A plaque outside the former Elfin factory in Conmurra Avenue highlights a significant place in Australian motor racing history where the likes of the original Streamliner, Formula Junior, Clubman, Mallala, 600, ME5, MR5, 622, MR6, MS7 and many more were constructed.
Representing nearly every sports car and open-wheeler category, an Elfin was part of many Australian motor racing legend’s careers no matter the timing.
Founded in October 1959 by Cooper, who became just one of many successful designer-drivers during this period of ingenuity. Having grown up around his father’s Cooper Motor Bodies company building buses and trucks in addition to special order conversions turning sedans into wagons or utilities, it was this that sparked Cooper’s intrigue.
Production started with the original Streamline in 1959 as production lasted until 1963 with 23 built after initial run of six for five friends and Cooper himself. Using Ford engines these became successful and Cooper soon ventured into open-wheelers by developing a Formula Juniors of which 20 were built between 1961-1964.
Cooper was forced to adapt to ever changing categories as he followed the Streamliner up with the Clubman and Mallala sports cars.
Australian 1.5-litre Formula racing led to the Type 100 Mono before the American Formula Vee regulations arrived locally as Elfin entered the sleek Type 500.
The brutal Elfin Type 400 followed as the likes of Frank Gardner drove these versions to success as the 1970s beckoned where Australia welcomed Formula Ford and Formula 5000 was beginning to enter its glory years.
Elfin secured four Formula Ford titles including the first two through Richard Knight and racing legend Larry Perkins, while the famous Ansett sponsored Formula 5000s starting with the MR5 in 1971 managed to secure two Australian Drivers’ Championships during the 1970s.
The likes of James Hunt, Didier Pironi, Vern Schuppan, John Bowe, Frank Matich, John McCormack, Bob Jane and Allan Grice all drove Elfins.
In particular Tasmanian McCormack proved the most successful by winning two Australian Drivers’ Championships as Elfin continued to branch off by building chassis for Formula 2, Formula 3, sports cars and Formula 5000 racing many of which were powered by Repco-Holden engines.
During the death rows of Formula 5000 in 1980, Cooper designed and constructed the first open-wheeler in Australia to use ground effect aerodynamics. The MR9 was the only Formula 5000 chassis to use this concept.
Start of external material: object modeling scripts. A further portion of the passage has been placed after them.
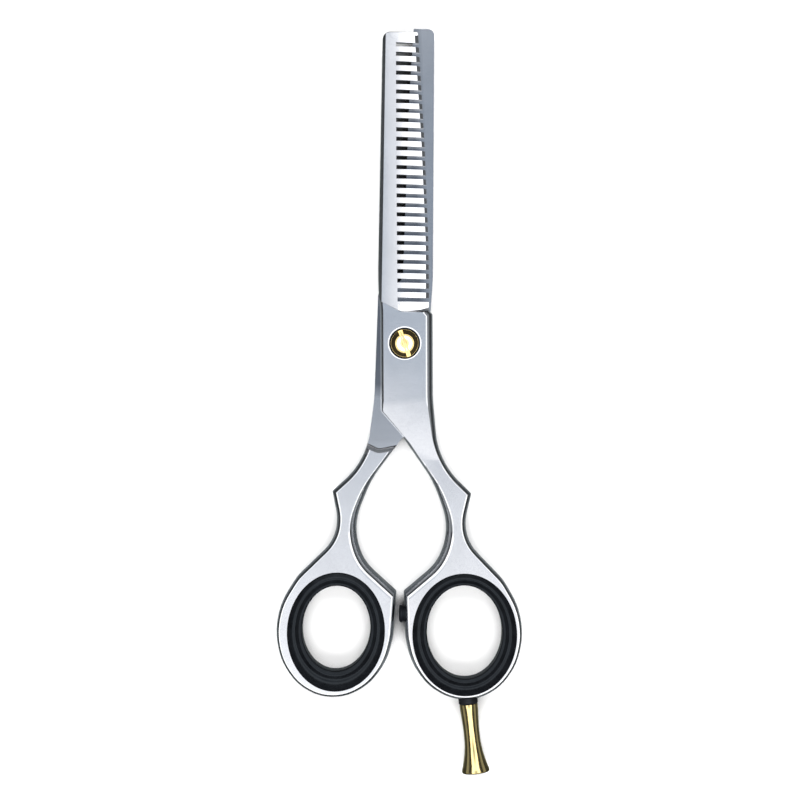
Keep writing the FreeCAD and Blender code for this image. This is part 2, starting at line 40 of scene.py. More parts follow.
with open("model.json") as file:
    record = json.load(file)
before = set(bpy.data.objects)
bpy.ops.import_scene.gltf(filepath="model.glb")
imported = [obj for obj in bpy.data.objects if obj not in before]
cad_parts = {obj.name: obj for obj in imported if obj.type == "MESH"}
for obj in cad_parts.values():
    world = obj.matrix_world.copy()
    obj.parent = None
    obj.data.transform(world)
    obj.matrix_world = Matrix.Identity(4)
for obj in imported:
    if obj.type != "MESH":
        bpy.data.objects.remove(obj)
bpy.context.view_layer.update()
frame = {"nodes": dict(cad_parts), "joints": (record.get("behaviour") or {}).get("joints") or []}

MM = 0.001
WELD = 1e-6                 # metres within which two points are one
JOINTS = {joint["name"]: joint for joint in frame["joints"]}


# ---------------------------------------------------------------- modelling helpers

def select_only(piece):
    if bpy.context.object and bpy.context.object.mode != "OBJECT":
        bpy.ops.object.mode_set(mode="OBJECT")
    bpy.ops.object.select_all(action="DESELECT")
    if piece:
        piece.select_set(True)
    bpy.context.view_layer.objects.active = piece


def edit_all(piece):
    select_only(piece)
    bpy.ops.object.mode_set(mode="EDIT")
    bpy.ops.mesh.select_all(action="SELECT")


def close_up(piece):
    """Welds the doubles of a shape and turns its faces outwards."""
    edit_all(piece)
    bpy.ops.mesh.remove_doubles(threshold=WELD)
    bpy.ops.mesh.normals_make_consistent(inside=False)
    bpy.ops.object.mode_set(mode="OBJECT")


def settle(piece, turn=(0, 0, 0), place=(0, 0, 0), axis=None):
    """Puts a piece modelled at the origin in its place, and keeps that place in its mesh."""
    select_only(piece)
    piece.rotation_mode = "XYZ"
    if axis is None:
        piece.rotation_euler = turn
    else:
        piece.rotation_euler = Vector(axis).to_track_quat("Z", "Y").to_euler()
    piece.location = place
    bpy.ops.object.transform_apply(location=True, rotation=True, scale=True)
    return piece


def smooth(piece, degrees):
    select_only(piece)
    bpy.ops.object.shade_smooth_by_angle(angle=math.radians(degrees))
    return piece


def round_edges(piece, width, degrees, segments=2):
    select_only(piece)
    bevel = piece.modifiers.new("Edge rounding", "BEVEL")
    bevel.width = width
    bevel.segments = segments
    bevel.limit_method = "ANGLE"
    bevel.angle_limit = math.radians(degrees)
    bevel.use_clamp_overlap = True
    bpy.ops.object.modifier_apply(modifier=bevel.name)
    return piece


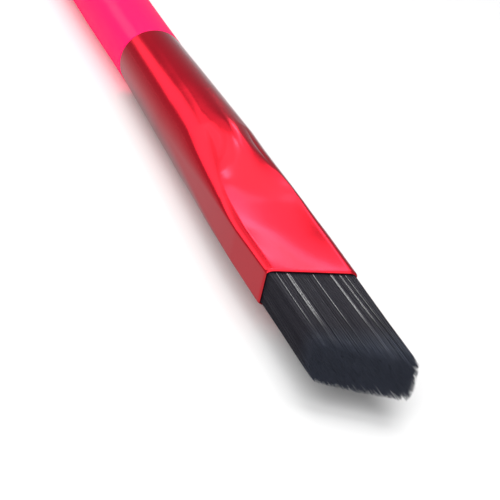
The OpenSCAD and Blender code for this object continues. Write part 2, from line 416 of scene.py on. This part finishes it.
def section_at(sizes, x):
    """The ferrule's section at x from the shoulder."""
    tube = mix(sizes.tube, sizes.swell, min(x / sizes.press_start, 1)) / 2
    pressed = smooth((x - sizes.press_start) / (sizes.press_end - sizes.press_start))
    creased = smooth((x - sizes.crease_start) / (sizes.crease_end - sizes.crease_start))
    out = max(x - sizes.press_end, 0) / (FERRULE_LENGTH - sizes.press_end)
    turn = sizes.rim_turn * (max(x - FERRULE_LENGTH + sizes.rim_length, 0) / sizes.rim_length) ** 2
    widened = out * (sizes.mouth_width - sizes.flat_width) / 2
    thickened = out * (sizes.mouth_height - sizes.flat_height) / 2
    half_width = mix(tube, sizes.flat_width / 2, pressed) + widened - turn
    half_height = mix(tube, sizes.flat_height / 2, pressed) + thickened - turn
    plane_cut = math.sqrt(max(tube * tube - half_height * half_height, 0))
    free_flat = mix(sizes.jaw_width / 2, half_width - sizes.edge_width + sizes.mouth_edge * out, creased)
    crown = (tube - half_height) * smooth((sizes.crown_end - x) / (sizes.crown_end - sizes.crown_start))
    return Section(
        half_width=half_width,
        half_height=half_height,
        flat=min(plane_cut, free_flat),
        edge=mix(tube, sizes.edge_height - sizes.mouth_edge * out, pressed),
        dish=sizes.dish * creased * (1 - out * out) - crown,
    )


def inset(section, depth):
    """A section drawn in by a depth."""
    return section._replace(
        half_width=section.half_width - depth,
        half_height=section.half_height - depth,
        edge=max(section.edge - depth, LEAST_EDGE),
    )


def arc_of(section):
    """Angle and two radii of the arc from the side wall to the crease, which is round where it can be."""
    width = section.half_width - section.flat
    angle = min(2 * math.atan(width / section.edge), math.pi / 2)
    return angle, width / (1 - math.cos(angle)), section.edge / math.sin(angle)


def shares_of(section):
    """Shares of the quarter perimeter where the side wall ends and where the flat starts."""
    angle, wide, high = arc_of(section)
    side = section.half_height - section.edge
    arc = angle * math.sqrt((wide * wide + high * high) / 2)
    whole = side + arc + section.flat
    return side / whole, (side + arc) / whole


def quarter_point(section, at):
    """A point of the quarter section at a share of its perimeter."""
    side, edge = shares_of(section)
    wall = section.half_height - section.edge
    if at < side:
        return section.half_width, wall * at / side
    if at < edge:
        angle, wide, high = arc_of(section)
        turned = angle * (at - side) / (edge - side)
        return section.half_width - wide + wide * math.cos(turned), wall + high * math.sin(turned)
    y = section.flat * (1 - at) / max(1 - edge, 1e-6)
    return y, section.half_height - section.dish * (1 - (y / max(section.flat, 1e-7)) ** 2)


def metal_shares(sizes, section, formed):
    """Where the metal's points lie: as at the mouth on the round tube, and by the edge where it is formed."""
    round_side, round_edge = shares_of(section_at(sizes, FERRULE_LENGTH))
    own_side, own_edge = shares_of(section)
    side, edge = mix(round_side, own_side, formed), mix(round_edge, own_edge, formed)
    return (
        [side * i / SIDE_STEPS for i in range(SIDE_STEPS)]
        + [mix(side, edge, i / EDGE_STEPS) for i in range(EDGE_STEPS)]
        + [mix(edge, 1, i / FLAT_STEPS) for i in range(FLAT_STEPS + 1)]
    )


def ring(x, section, places):
    """A closed ring round a section at x from the shoulder, counted from the +Y side upwards."""
    quarter = [quarter_point(section, at) for at in places]
    last = len(quarter) - 1
    points = []
    for turn in range(4):
        for i in range(last):
            y, z = quarter[i if turn % 2 == 0 else last - i]
            points.append((
                JOINT_X + x,
                y if turn in (0, 3) else -y,
                AXIS_Z + (z if turn < 2 else -z),
            ))
    return points


def metal_ring(sizes, x, depth, at=None):
    """A ring of the ferrule's metal, a depth below its outside. Its section may be read at another place."""
    place = x if at is None else at
    section = inset(section_at(sizes, place), depth)
    formed = smooth(2 * (place - sizes.press_start) / (sizes.press_end - sizes.press_start))
    return ring(x, section, metal_shares(sizes, section, formed))


def outside_places(sizes):
    """Distances from the shoulder of the rings along the outside, up to the trimmed edge."""
    rim_start = FERRULE_LENGTH - sizes.rim_length
    straight = [sizes.press_start * i / STRAIGHT_STEPS for i in range(1, STRAIGHT_STEPS)]
    pressed = [mix(sizes.press_start, rim_start, i / PRESSED_STEPS) for i in range(PRESSED_STEPS + 1)]
    turned = [FERRULE_LENGTH - sizes.rim_length * (1 - i / RIM_STEPS) for i in range(1, RIM_STEPS)]
    return [0.0] + straight + pressed + turned


def metal_rings(sizes):
    """The rings of the shell, out along its outside, round its trimmed edge and back along its inside."""
    outside = outside_places(sizes)
    radius, bevel = sizes.lip / 2, sizes.lip / 4
    rings = [metal_ring(sizes, 0.0, bevel)]
    rings += [metal_ring(sizes, max(x, bevel), 0.0) for x in outside]
    for i in range(LIP_STEPS + 1):
        angle = math.pi * i / LIP_STEPS
        place = FERRULE_LENGTH - radius + radius * math.sin(angle)
        rings.append(metal_ring(sizes, place, radius - radius * math.cos(angle), FERRULE_LENGTH))
    rings += [metal_ring(sizes, x, sizes.wall) for x in reversed(outside[:-INSIDE_END:INSIDE_STRIDE])]
    return rings


def piece_from(name, points, faces, material):
    """A mesh object from points and faces, shaded smooth apart from its sharp edges."""
    mesh = bpy.data.meshes.new(name)
    mesh.from_pydata(points, [], faces)
    mesh.validate()
    mesh.shade_smooth()
    mesh.set_sharp_from_angle(angle=SHARP_ANGLE)
    mesh.materials.append(material)
    piece = bpy.data.objects.new(name, mesh)
    bpy.context.scene.collection.objects.link(piece)
    return piece


def hoop(name, rings, material):
    """A tube whose rings run out along its outside and back along its inside."""
    n = len(rings[0])
    points = [p for r in rings for p in r]
    faces = []
    for j in range(len(rings)):
        a, b = j * n, (j + 1) % len(rings) * n
        for i in range(n):
            k = (i + 1) % n
            faces.append((a + i, a + k, b + k, b + i))
    return piece_from(name, points, faces, material)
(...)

On Anzac Day 1982, Cooper suddenly passed away at the age of 46 due to a burst aorta resulting from a weakened vessel from medication taken to thin blood following a heart valve operation some years before.
Initially Cooper’s father Cliff completed the six outstanding orders for Elfin’s latest Formula Vees, as the business was soon sold to Tasmanian motorsport luminary Don Elliott, driver Tony Edmondson and mechanic John Porter.
A new Formula Vee was designed and constructed, as was a chassis for the new Formula Holden category in which Mark McLaughlin drove to a win at Mallala on the way to second in the 1989 Australian Drivers’ Championship.
Various ownership changes during the 1990s it moved to Melbourne as this led to the Walkinshaw Group purchasing Elfin in 2006 after a prior collaboration with GM Holden two years earlier.
A limited run of MR8 Streamliners were built until 2012 and now the company has recently sold to luxury car dealers Young Timers Garage.